The one that is both, that's a great title. I don't know that book. I haven't read that one. So that's an actual story, like that's a fiction or it's a novel. Yeah, it's fiction. Oh, that's great. I'll have to look at that. It reminds me of not one, not two, by Francisco ll it's a philosophical, very hard paper, but I love these kind of ways.
Or, or Gregory Bateson, um, takes two to no one, you know? Yeah. So there's like always three. I really love that, and I think that's, uh, another kind of Mobius strip with language. So yeah, thanks for bringing that up and yeah, thanks for, for talking with me
and thanks for having me. This has been fun. It's always wonderful to meet other people who are, um, already like in the embrace, in the paradoxical embrace.
so many people are trying to figure out a way to be in the world in this way, that embracing paradox, holding paradox or whatever. And, yeah, it's, it's good to.

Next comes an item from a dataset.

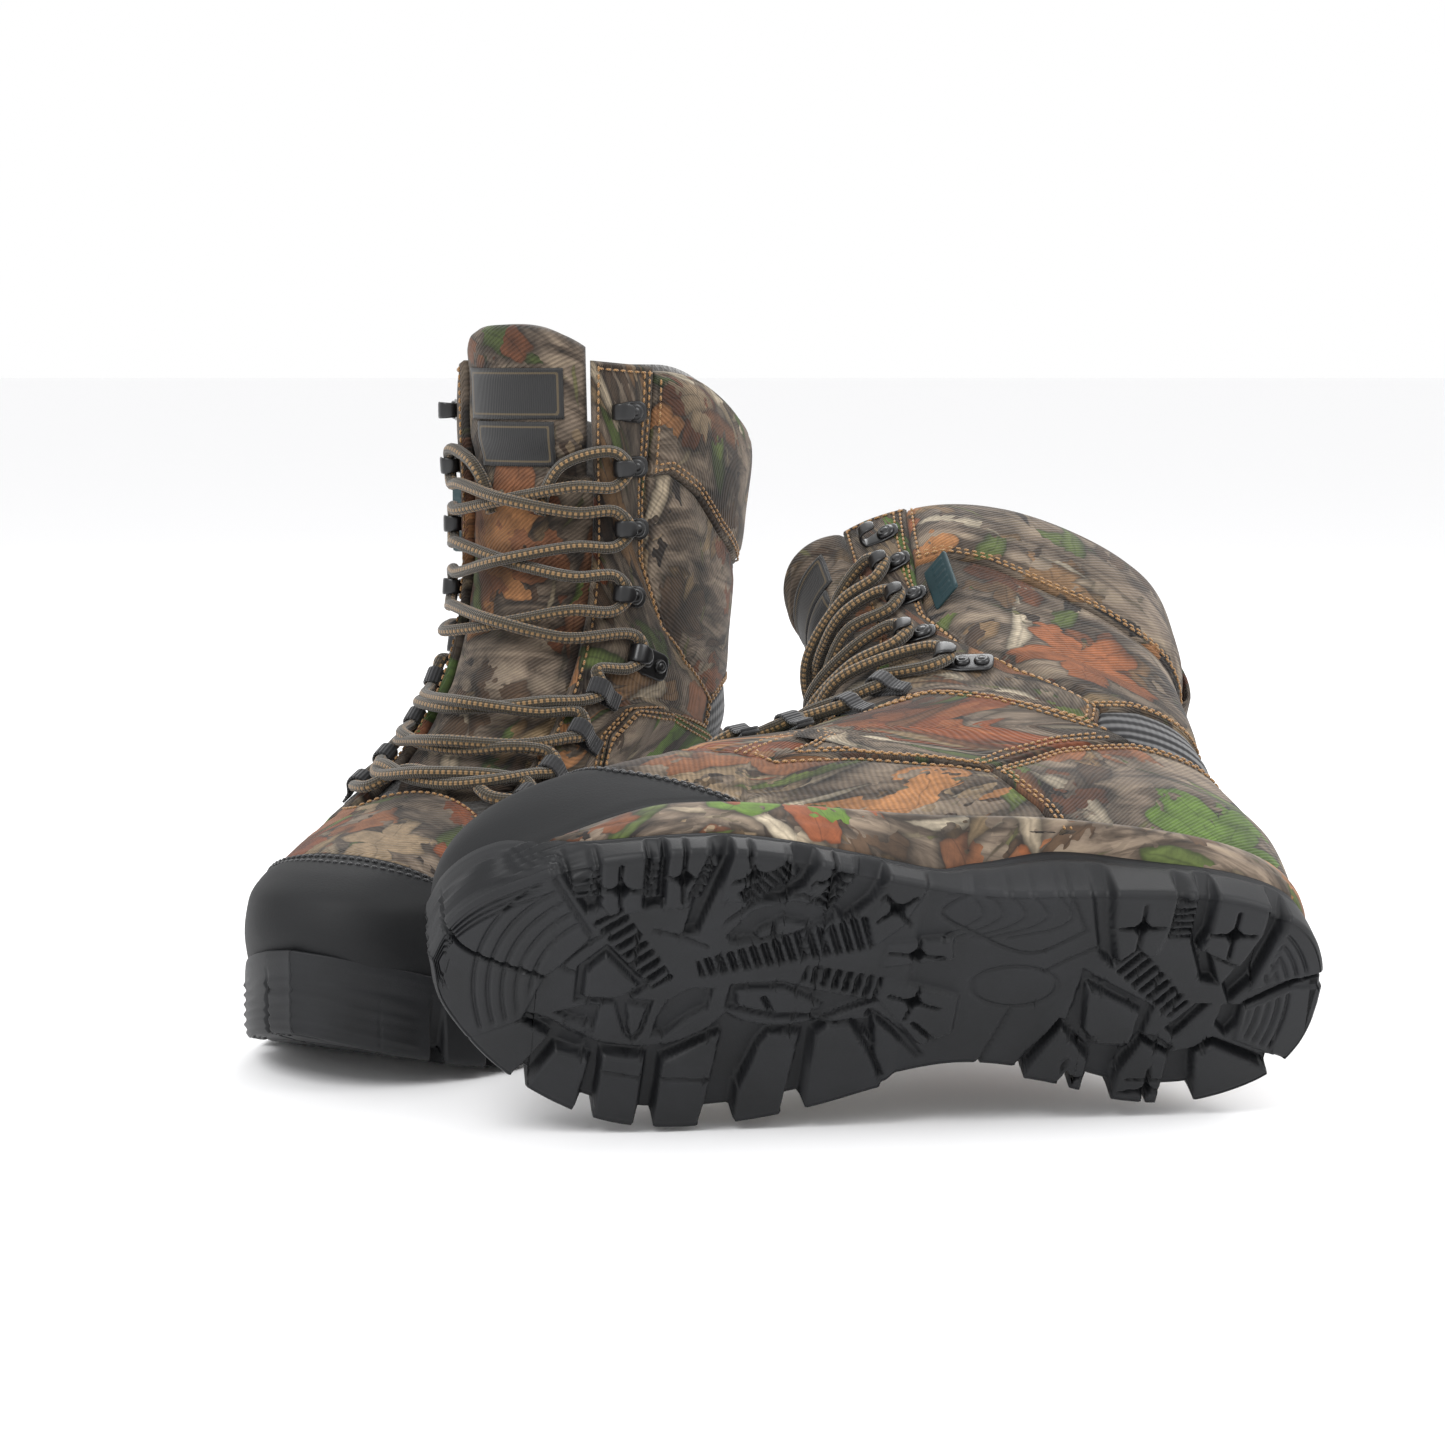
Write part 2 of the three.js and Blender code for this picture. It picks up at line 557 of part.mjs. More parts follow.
// ---------- materials ----------
const paint = (color, roughness, metalness = 0) => new THREE.MeshStandardMaterial({ color, roughness, metalness });
const MATERIALS = {
  rubber: paint(0x1d1e20, 0.75),
  capRubber: paint(0x26272a, 0.6),
  camo: paint(0x7a6650, 0.85),
  camoGreen: paint(0x66683f, 0.85),
  camoFoam: paint(0x84684a, 0.7),
  blackFabric: paint(0x1b1b1d, 0.9),
  lining: paint(0x3a3630, 0.95),
  board: paint(0x8f8675, 0.9),
  steel: paint(0x8b8f94, 0.4, 1),
  blackMetal: paint(0x141416, 0.35, 0.6),
  lace: paint(0x5a4a34, 0.9),
  teal: paint(0x23484c, 0.6),
};
const FINISH = {
  outsole: "rubber", midsole: "camoFoam", shank: "steel", insole_board: "board", footbed: "lining",
  toe_cap: "capRubber", vamp: "camo", quarter_outer: "camoGreen", quarter_inner: "camoGreen",
  heel_cover: "camo", facing_outer: "camo", facing_inner: "camo", achilles_flex: "blackFabric",
  shaft_panel: "camo", collar: "camo", toe_puff: "board", heel_stiffener: "board", bootie: "lining",
  tongue: "camo", tongue_top: "camo", tongue_label: "blackFabric", hooks_outer: "blackMetal",
  hooks_inner: "blackMetal", loops_outer: "blackFabric", loops_inner: "blackFabric",
  lock_hook_outer: "blackMetal", lock_hook_inner: "blackMetal", lace: "lace",
  pull_loop: "camo", side_tab: "teal",
};

// ---------- the pair ----------
const PIECES = {
  ...sole(), ...upperPanels(), ...insides(), ...tongue(), ...lacingHardware(), ...lace(), ...pullLoop(), ...sideTab(),
};

// One boot's meshes, each piece named with the boot's suffix.
function boot(suffix) {
  const group = new THREE.Group();
  for (const [name, manifold] of Object.entries(PIECES)) {
    const mesh = new THREE.Mesh(geometryOf(manifold), MATERIALS[FINISH[name]]);
    mesh.name = name + "_" + suffix;
    group.add(mesh);
  }
  return group;
}

// Placement of each boot: where its heel stands and which ways its toe and its top point.
const YAW = THREE.MathUtils.degToRad(28.5); // the right boot's toe turns this far outward
const ROLL = THREE.MathUtils.degToRad(26.3); // the lying boot's shaft rises this far
const SWING = THREE.MathUtils.degToRad(9.2); // its toe swings this far forward
const TILT = THREE.MathUtils.degToRad(3.3); // its toe lies this much higher than its heel
const RIGHT_HEEL = [-29.28, 192.64, 0];
const LEFT_HEEL = [198.72, -138.36, 43.43];

const right = boot("right");
right.rotation.z = -Math.PI / 2 - YAW;
right.position.set(...RIGHT_HEEL);

const left = boot("left");
const lying = new THREE.Matrix4().makeRotationZ(SWING);
lying.multiply(new THREE.Matrix4().makeRotationY(TILT));
lying.multiply(new THREE.Matrix4().makeRotationX(ROLL));
lying.multiply(
  new THREE.Matrix4().makeBasis(
    new THREE.Vector3(-1, 0, 0),
    new THREE.Vector3(0, 0, -1),
    new THREE.Vector3(0, 1, 0),
  ),
);
left.applyMatrix4(lying);
left.position.set(...LEFT_HEEL);

const pair = new THREE.Group();
pair.add(right, left);
export default pair;
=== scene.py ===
"""A pair of insulated hunting boots: the visible surfaces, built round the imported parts.

Every piece is worked out in a boot's own frame (x from heel to toe, y to the right boot's inner side,
z up, millimetres) and then placed. The left boot is the right one mirrored.
"""

import logging
from dataclasses import dataclass, field
from enum import Enum
from typing import Any, Callable, Sequence

import bmesh
import bpy
import numpy as np
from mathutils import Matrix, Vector


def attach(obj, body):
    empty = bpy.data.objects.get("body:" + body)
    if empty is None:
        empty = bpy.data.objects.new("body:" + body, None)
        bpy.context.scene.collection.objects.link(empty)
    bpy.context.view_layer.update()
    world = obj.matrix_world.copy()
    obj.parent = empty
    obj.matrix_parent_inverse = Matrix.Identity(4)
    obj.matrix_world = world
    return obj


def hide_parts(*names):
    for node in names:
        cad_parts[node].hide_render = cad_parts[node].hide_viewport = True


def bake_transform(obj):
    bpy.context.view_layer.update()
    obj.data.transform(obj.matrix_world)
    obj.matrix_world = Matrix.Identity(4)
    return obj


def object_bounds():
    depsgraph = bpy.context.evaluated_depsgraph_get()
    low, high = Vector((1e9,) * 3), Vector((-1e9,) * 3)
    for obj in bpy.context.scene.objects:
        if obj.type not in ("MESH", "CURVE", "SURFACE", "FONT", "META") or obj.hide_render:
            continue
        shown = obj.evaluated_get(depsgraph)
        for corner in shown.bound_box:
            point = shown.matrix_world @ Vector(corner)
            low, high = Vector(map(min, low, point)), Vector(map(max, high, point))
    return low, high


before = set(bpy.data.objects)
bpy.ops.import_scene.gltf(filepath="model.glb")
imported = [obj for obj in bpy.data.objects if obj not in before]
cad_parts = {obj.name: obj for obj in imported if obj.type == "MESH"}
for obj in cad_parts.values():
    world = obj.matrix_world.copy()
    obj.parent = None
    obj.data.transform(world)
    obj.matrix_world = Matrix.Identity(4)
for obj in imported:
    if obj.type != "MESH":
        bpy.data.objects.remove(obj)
CAD_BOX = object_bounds()
LOG = logging.getLogger("boots")
Array = np.ndarray
Table = Sequence[Sequence[float]]

LENGTH = 315.0  # outsole, heel to toe
SPRING_START = 225.0  # where the toe begins to rise
TONGUE_FOLD = 222.0  # height where the tongue's free part folds
TONGUE_TOP = 283.0
LACE_RADIUS = 2.3
HOOKS = (174.0, 201.0, 226.0, 249.0)
LOOPS = (97.0, 106.0, 120.0, 136.0)
LOCK = 149.0
HOOK_Y, LOOP_Y, LOCK_Y = 38.0, 37.0, 43.0
THROAT = 32.0  # half width of the lacing gap
PULL_Z = 184.0
LENS_MM, SENSOR_MM = 77.08, 36.0
CAMERA_PLACE = (-0.01328, -1.21636, 0.274)
CAMERA_DIP = 6.854  # degrees below level
WAVE = 0.31416  # a wave texture of scale one repeats after this length
TAB_Z = 202.0


# ---------- small tools ----------
@dataclass(frozen=True)
class Profile:
    """A smooth value through [t, value] points, level past both ends, that never overshoots a point."""

    points: tuple

    def __call__(self, t: Any) -> Array:
        """Cubic between points, with slopes that are harmonic means of the neighbouring chords.

        Args:
            t: where to read it, any shape.

        Returns:
            The values, in t's shape.
        """
        x, y = np.array(self.points, float).T
        h = np.diff(x)
        chord = np.diff(y) / h
        product = chord[:-1] * chord[1:]
        mean = np.where(product > 0, 2 * product / np.where(product > 0, chord[:-1] + chord[1:], 1), 0)
        slope = np.concatenate([chord[:1], mean, chord[-1:]])
        t = np.clip(np.asarray(t, float), x[0], x[-1])
        i = np.clip(np.searchsorted(x, t) - 1, 0, len(h) - 1)
        s = (t - x[i]) / h[i]
        rise = s * s * (3 - 2 * s)
        bend = h[i] * s * (1 - s) * ((1 - s) * slope[i] - s * slope[i + 1])
        return y[i] * (1 - rise) + y[i + 1] * rise + bend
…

Get together and try to explain it from these different positions. So, and thanks, and thanks for the work you do.
I really, the book is really, uh, has so many interesting things in it, so I think people will really enjoy it.
Well, thank you Andrea. This has been a lot of fun and I really, uh, as you can see, you know, I love talking about this, so Anytime.
Okay.
Well, I really appreciate it All right. Thanks, Lisa.